There’s plenty of time now, I’m able to watch games, I’m able to speak to the players, I’m getting opportunities to recruit because it’s a busy time for recruitment as well and, now that we know that we’re going straight into a new season when we do go back, we have the opportunity now to really plan pre-season and focus on that.

So it’s very, very busy, it’s not quiet by any stretch of the imagination.

During your career so far, you’ve held coaching and opposition-analyst posts mostly in men’s teams. Has that presented challenges for you as a woman?

That’s all I knew, was working in men’s football. That’s where I developed, that’s where I grew because it’s where I worked. It wasn’t different for me, because it was just normal. That was my job, that was my role and that was the environment I was in.

For me to work in that environment was normal and for the players and the coaching staff I was working with, whilst it might have been novel at the start to have a female around, it very quickly just became normalised and it wasn’t even an issue.

It certainly has its challenges for sure, but that’s part of the journey, that’s where you learn about yourself, learn about values and learn about the type of environments you’re going to work in.

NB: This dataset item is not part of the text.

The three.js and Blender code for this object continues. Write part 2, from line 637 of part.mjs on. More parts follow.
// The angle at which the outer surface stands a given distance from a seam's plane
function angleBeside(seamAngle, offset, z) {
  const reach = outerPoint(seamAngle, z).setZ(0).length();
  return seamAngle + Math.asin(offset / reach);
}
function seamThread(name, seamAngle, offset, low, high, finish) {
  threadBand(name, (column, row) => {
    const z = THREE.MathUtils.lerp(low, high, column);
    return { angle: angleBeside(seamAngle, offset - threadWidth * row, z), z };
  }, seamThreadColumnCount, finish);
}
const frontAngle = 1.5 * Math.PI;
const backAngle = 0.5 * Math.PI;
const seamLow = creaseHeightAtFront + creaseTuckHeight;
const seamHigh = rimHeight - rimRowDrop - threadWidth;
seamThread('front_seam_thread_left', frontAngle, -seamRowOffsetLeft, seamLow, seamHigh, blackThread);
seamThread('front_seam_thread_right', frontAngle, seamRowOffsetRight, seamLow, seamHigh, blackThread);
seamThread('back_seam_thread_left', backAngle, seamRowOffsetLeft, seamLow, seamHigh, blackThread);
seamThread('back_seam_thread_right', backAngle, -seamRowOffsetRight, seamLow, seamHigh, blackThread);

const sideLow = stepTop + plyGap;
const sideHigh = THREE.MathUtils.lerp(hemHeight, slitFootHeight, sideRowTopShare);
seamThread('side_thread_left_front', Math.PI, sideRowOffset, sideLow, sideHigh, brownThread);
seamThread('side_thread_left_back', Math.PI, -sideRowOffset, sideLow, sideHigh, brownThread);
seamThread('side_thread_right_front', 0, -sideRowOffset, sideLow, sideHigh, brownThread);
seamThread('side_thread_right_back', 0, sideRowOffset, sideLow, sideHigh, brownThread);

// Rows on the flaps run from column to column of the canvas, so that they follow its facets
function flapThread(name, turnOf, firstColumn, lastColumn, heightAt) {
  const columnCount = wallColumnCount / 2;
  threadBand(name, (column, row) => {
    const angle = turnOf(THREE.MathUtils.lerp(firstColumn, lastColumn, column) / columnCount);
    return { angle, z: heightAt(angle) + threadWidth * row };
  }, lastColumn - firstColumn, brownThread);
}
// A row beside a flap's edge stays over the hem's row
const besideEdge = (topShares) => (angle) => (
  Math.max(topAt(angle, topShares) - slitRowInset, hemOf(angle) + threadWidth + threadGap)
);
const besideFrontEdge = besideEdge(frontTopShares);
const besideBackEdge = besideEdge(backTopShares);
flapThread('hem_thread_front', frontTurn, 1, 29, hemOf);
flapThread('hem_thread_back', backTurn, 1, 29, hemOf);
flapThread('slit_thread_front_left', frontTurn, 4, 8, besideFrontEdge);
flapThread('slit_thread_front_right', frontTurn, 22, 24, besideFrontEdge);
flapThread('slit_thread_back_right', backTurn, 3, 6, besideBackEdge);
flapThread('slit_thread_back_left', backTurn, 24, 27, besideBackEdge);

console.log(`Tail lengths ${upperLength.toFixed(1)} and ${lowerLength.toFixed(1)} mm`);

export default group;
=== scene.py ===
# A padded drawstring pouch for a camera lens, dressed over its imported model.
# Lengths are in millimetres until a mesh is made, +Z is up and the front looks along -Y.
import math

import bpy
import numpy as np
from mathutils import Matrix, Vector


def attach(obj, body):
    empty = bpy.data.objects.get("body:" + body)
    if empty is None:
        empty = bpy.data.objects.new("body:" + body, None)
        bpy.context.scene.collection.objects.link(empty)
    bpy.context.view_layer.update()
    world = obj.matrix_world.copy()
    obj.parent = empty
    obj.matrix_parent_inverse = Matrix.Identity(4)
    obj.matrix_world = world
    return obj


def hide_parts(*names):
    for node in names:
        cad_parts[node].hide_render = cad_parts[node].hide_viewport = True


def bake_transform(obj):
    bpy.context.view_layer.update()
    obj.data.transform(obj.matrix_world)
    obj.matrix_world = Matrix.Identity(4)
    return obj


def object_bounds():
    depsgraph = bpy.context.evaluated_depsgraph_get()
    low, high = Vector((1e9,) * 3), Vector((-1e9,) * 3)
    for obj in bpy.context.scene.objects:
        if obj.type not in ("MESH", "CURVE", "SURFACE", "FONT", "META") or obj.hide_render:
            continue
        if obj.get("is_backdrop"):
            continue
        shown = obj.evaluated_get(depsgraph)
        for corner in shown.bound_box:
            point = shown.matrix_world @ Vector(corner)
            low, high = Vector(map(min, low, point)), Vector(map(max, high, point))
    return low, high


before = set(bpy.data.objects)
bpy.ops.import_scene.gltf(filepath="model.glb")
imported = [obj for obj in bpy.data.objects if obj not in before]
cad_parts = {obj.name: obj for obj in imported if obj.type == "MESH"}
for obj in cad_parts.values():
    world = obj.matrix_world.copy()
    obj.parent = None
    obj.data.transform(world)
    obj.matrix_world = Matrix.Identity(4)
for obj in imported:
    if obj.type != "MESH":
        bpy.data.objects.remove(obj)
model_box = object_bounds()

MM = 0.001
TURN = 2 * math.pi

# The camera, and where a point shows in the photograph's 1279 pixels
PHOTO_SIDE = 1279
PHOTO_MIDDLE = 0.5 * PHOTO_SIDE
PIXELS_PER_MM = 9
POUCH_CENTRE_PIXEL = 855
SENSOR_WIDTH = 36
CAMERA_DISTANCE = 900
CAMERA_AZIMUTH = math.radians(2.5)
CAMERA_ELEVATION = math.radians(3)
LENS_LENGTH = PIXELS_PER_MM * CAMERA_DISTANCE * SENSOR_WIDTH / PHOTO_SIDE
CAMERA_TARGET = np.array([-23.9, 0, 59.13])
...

It develops you as a person. I had really good coaches and really good mentors in every environment that I worked in. I found new challenges and new experiences and I got to work with different people.

I think it will stand me in great stead. I hope to draw on all of those experiences now.

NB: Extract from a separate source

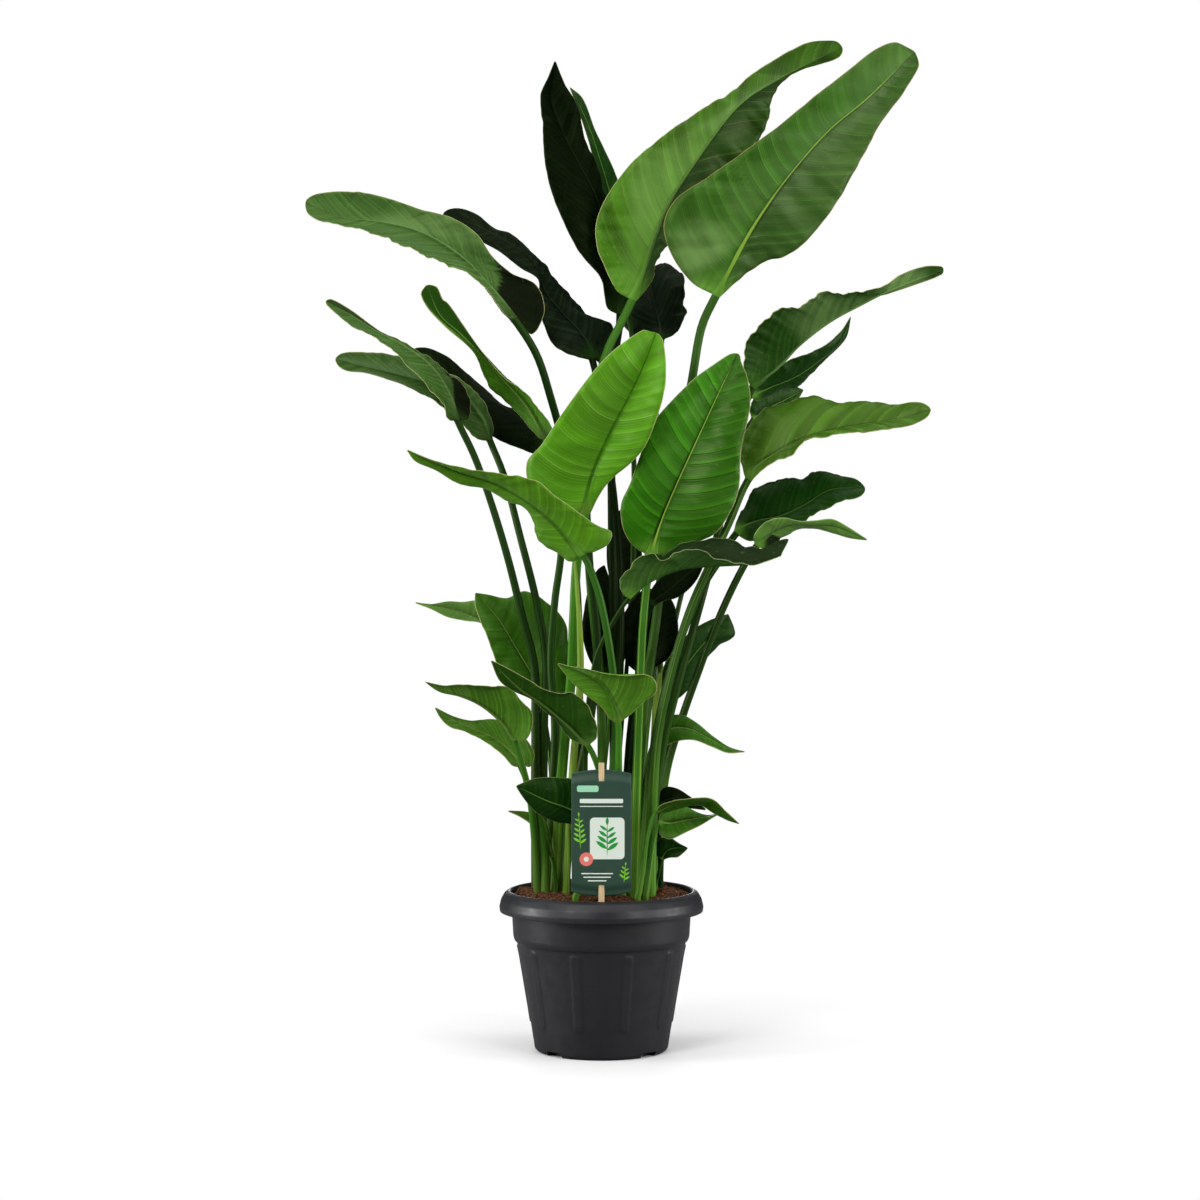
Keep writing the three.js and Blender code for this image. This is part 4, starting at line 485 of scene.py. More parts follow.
# How each leaf looks: finish, ruffle of the margins and their wave length in millimetres, pleat depth, how
# far the pleats slant towards the tip and how far apart they are, and dark and light bands where the blade
# turns away or catches the light, as side (-1 left, 1 right), start and end line from midrib to margin, and
# strength.
LOOKS = {
    "crown_right": {"finish": "crown", "ruffle": 4, "wave": 90, "pleat": 1.1, "pleat_step": 25, "slant": 0.7,
                    "swell": 4, "light": [(1, (0.2, 0.13, 0.08, 0.05), (0.17, 0.2, 0.24, 0.17), 0.6),
                                          (1, (0.84, 0.8), (1.1, 1.1), 0.2)]},
    "crown_left": {"finish": "halved", "ruffle": 4, "wave": 60, "pleat": 0.7, "pleat_step": 24, "slant": 0.9,
                   "swell": 3, "both_from": 0.8, "light": [(1, (0.1, 0.4), (0.76, 0.4), 0.22)],
                   "dark": [(-1, (0.8, 0.84), (1.1, 1.1), 0.35), (1, (0.8, 0.76), (1.1, 1.1), 0.35)]},
    "crown_dark": {"finish": "deep_shade", "ruffle": 3, "slant": 1.2},
    "crown_back": {"finish": "dusk", "slant": 1.2},
    "left_top": {"finish": "dull", "ruffle": 3, "wave": 40, "pleat": 1.5, "slant": 1.7,
                 "dark": [(-1, (-0.1, -0.1), (0.12, 0.26, 0.385), 1)],
                 "light": [(-1, (0.5, 0.42), (0.72, 0.66), 0.35)]},
    "left_dark": {"finish": "slate_shade", "ruffle": 4, "wave": 60, "pleat": 1.2, "slant": 1.2},
    "crown_low": {"finish": "slate_shade", "ruffle": 5, "wave": 40, "pleat": 1.0, "slant": 0.8},
    "front_left": {"finish": "fresh", "ruffle": 2, "pleat": 0.9, "pleat_step": 17,
                   "slant": 0.3, "swell": 2},
    "front_right": {"finish": "front", "ruffle": 2, "pleat": 1.8, "pleat_step": 19,
                    "slant": 0.5, "swell": 2},
    "front_low_left": {"finish": "low_front", "ruffle": 3, "pleat": 0.8, "slant": 0.9},
    "left_mid": {"finish": "dull", "ruffle": 3, "wave": 50, "pleat": 1.0, "slant": 1.4,
                 "dark": [(-1, (-0.1, -0.1), (0.06, 0.2, 0.36), 1), (-1, (0.7, 0.66), (1.1, 1.1), 0.6)]},
    "left_mid_back": {"finish": "dull", "ruffle": 3, "wave": 50, "pleat": 1.0, "slant": 1.4},
    "left_twisted": {"finish": "twisted", "ruffle": 3, "wave": 60, "pleat": 1.0, "slant": 1.4,
                     "dark": [(-1, (0.45, 0.5), (1.1, 1.1), 1), (1, (0.55, 0.97), (1.1, 1.1), 1)]},
    "left_shadow": {"finish": "deep_shade", "ruffle": 3, "slant": 1.0},
    "right_top": {"finish": "olive", "ruffle": 5, "wave": 55, "pleat": 1.5, "slant": 1.4,
                  "light": [(1, (0.3, 0.38), (0.66, 0.56), 0.4), (1, (0.7, 0.7), (0.9, 0.9), 0.5),
                            (-1, (0.7, 0.7), (0.9, 0.9), 0.5)]},
    "right_top_back": {"finish": "dusk", "ruffle": 4, "wave": 40, "pleat": 1.4, "slant": 1.2},
    "right_small_back": {"finish": "dusk", "ruffle": 4, "wave": 24, "pleat": 1.0},
    "right_pale": {"finish": "bright_back", "ruffle": 3, "wave": 60, "pleat": 2.0,
                   "pleat_step": 34, "slant": 1.3},
    "right_dark": {"finish": "dusk", "ruffle": 4, "wave": 45, "pleat": 0.8, "slant": 0.8},
    "right_rolled": {"finish": "strip", "ruffle": 4, "wave": 30, "pleat": 1.2, "slant": 1.2,
                     "dark": [(1, (-0.1, -0.1), (0.16, 0.3), 1)]},
    "front_long": {"finish": "long", "ruffle": 4, "wave": 50, "pleat": 1.0, "slant": 1.2},
    "under_long": {"finish": "deep_shade", "ruffle": 2},
    "mid_round": {"finish": "deep_shade", "ruffle": 3},
    "mid_dark": {"finish": "deep_shade", "ruffle": 3},
    "mid_mottled": {"finish": "deep_shade", "ruffle": 3},
    "left_broad": {"finish": "green", "ruffle": 3, "pleat": 0.6, "swell": 3},
    "left_tip_back": {"finish": "strip", "ruffle": 2},
    "low_left_upper": {"finish": "lower", "ruffle": 3, "wave": 50, "pleat": 0.9, "slant": 1.2},
    "low_left_lower": {"finish": "lower", "ruffle": 3, "wave": 50, "pleat": 0.9, "slant": 1.2},
    "low_centre": {"finish": "low_shade", "ruffle": 3, "wave": 50, "pleat": 0.9, "slant": 1.0},
    "boat": {"finish": "fresh", "ruffle": 2, "pleat": 0.4, "slant": 1.0},
    "low_dark": {"finish": "dusk", "ruffle": 2},
    "low_tip": {"finish": "lower"},
    "right_low": {"finish": "green", "ruffle": 2},
    "low_right_dark": {"finish": "deep_shade"},
    "low_right_band": {"finish": "green", "ruffle": 2},
    "low_right_face": {"finish": "green", "ruffle": 2},
    "low_right_small": {"finish": "dusk"},
    "right_mid": {"finish": "dusk", "ruffle": 3, "swell": 3},
}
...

How has working at Chelsea helped prepare you for your role as Head Coach at LCL?

When I finished up with Cork City last year I went to work with Chelsea. That year with Chelsea meant that I was in a full-time professional environment, in a really excellent set-up, working with female players at the highest level of the game in the UK, international level players and obviously a really excellent coaching staff.

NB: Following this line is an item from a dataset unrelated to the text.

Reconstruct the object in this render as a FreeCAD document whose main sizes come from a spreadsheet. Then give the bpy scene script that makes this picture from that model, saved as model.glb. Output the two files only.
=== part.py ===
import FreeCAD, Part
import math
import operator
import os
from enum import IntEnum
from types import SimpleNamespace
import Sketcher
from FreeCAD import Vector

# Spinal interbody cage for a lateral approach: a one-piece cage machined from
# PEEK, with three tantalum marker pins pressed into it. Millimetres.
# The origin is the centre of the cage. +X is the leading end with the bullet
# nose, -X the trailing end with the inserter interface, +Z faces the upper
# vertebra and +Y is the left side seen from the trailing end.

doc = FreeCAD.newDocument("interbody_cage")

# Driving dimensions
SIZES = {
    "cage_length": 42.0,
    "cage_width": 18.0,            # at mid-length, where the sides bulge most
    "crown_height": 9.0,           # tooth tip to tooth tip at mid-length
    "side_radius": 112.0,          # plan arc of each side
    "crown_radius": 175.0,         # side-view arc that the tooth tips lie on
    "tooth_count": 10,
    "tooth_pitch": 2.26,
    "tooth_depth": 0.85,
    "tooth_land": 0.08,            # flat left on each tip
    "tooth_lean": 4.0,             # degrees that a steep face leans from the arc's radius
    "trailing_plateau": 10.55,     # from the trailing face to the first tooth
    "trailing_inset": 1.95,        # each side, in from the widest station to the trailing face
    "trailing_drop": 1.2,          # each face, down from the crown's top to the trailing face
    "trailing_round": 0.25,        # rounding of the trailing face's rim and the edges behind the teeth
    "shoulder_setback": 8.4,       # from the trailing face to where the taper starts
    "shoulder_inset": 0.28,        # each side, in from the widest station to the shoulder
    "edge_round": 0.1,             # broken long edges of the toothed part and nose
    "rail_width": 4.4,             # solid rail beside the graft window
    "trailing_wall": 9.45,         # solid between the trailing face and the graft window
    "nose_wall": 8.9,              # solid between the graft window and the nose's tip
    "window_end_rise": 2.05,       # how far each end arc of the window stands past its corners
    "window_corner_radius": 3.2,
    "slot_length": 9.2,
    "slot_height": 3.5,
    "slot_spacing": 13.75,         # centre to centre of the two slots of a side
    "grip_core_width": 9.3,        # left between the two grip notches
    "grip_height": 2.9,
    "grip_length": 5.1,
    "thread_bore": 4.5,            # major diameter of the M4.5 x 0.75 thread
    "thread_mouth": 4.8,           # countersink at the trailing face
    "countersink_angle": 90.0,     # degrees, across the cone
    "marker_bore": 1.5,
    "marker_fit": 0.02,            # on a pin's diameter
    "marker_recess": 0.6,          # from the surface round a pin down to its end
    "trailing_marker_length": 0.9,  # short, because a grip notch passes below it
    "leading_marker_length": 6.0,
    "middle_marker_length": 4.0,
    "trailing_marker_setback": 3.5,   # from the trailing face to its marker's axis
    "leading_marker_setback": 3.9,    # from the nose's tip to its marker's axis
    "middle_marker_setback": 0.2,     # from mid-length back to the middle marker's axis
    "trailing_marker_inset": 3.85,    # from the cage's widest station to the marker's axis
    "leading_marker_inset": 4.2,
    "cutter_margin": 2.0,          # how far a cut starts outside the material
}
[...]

It was a top-quality environment. That year, learning about all the players in the two divisions will, now that I've made this change, stand me in great stead.

It's been a great learning opportunity for me and great preparation for this.

Do you feel working as an Opposition and Games Strategy analyst has equipped you with an additional skill for your new post?

The work that you do on the opposition and the analysis that you do on your own team's performances is an important part of what you do, but it is still a small enough part of what you do.

Obviously we'll have our own identity, it's very much how we want to play, it's how the culture and ambition of our team will be.

But it is a very important part of it I think, all that experience.

But it was a natural progression for me, that's probably the level at which I went into professional football.

And then gradually as I improved and developed, I gained more coaching experience and I was put into different environments and then my skill set developed as a result of being exposed to more elements of the management function within professional football, so all of that experience definitely stands you in good stead.

And also my time with the Dublin GAA team as well.

To go into a different set-up, a different sport and experience another elite performing environment was really beneficial to me.

Can the Lionesses make a serious push for the FA Women’s Championship title in the coming seasons?

They’re an ambitious club and the chairwoman, Diane Culligan has great ambitions and a fabulous vision for the club. That’s something I really connected with.

I’m really fortunate that I have Mellissa Phillips in as the assistant coach. She’s excellent. She’s real quality and has great experience in the US and I think she brings an extra dimension to the coaching staff.

There’s the players themselves, they’re ambitious. In talking to them, they have great belief. They have real ambition too and they’re prepared to work for that so I’m very excited about the team and there’s so much potential there and that’s a great thing to have.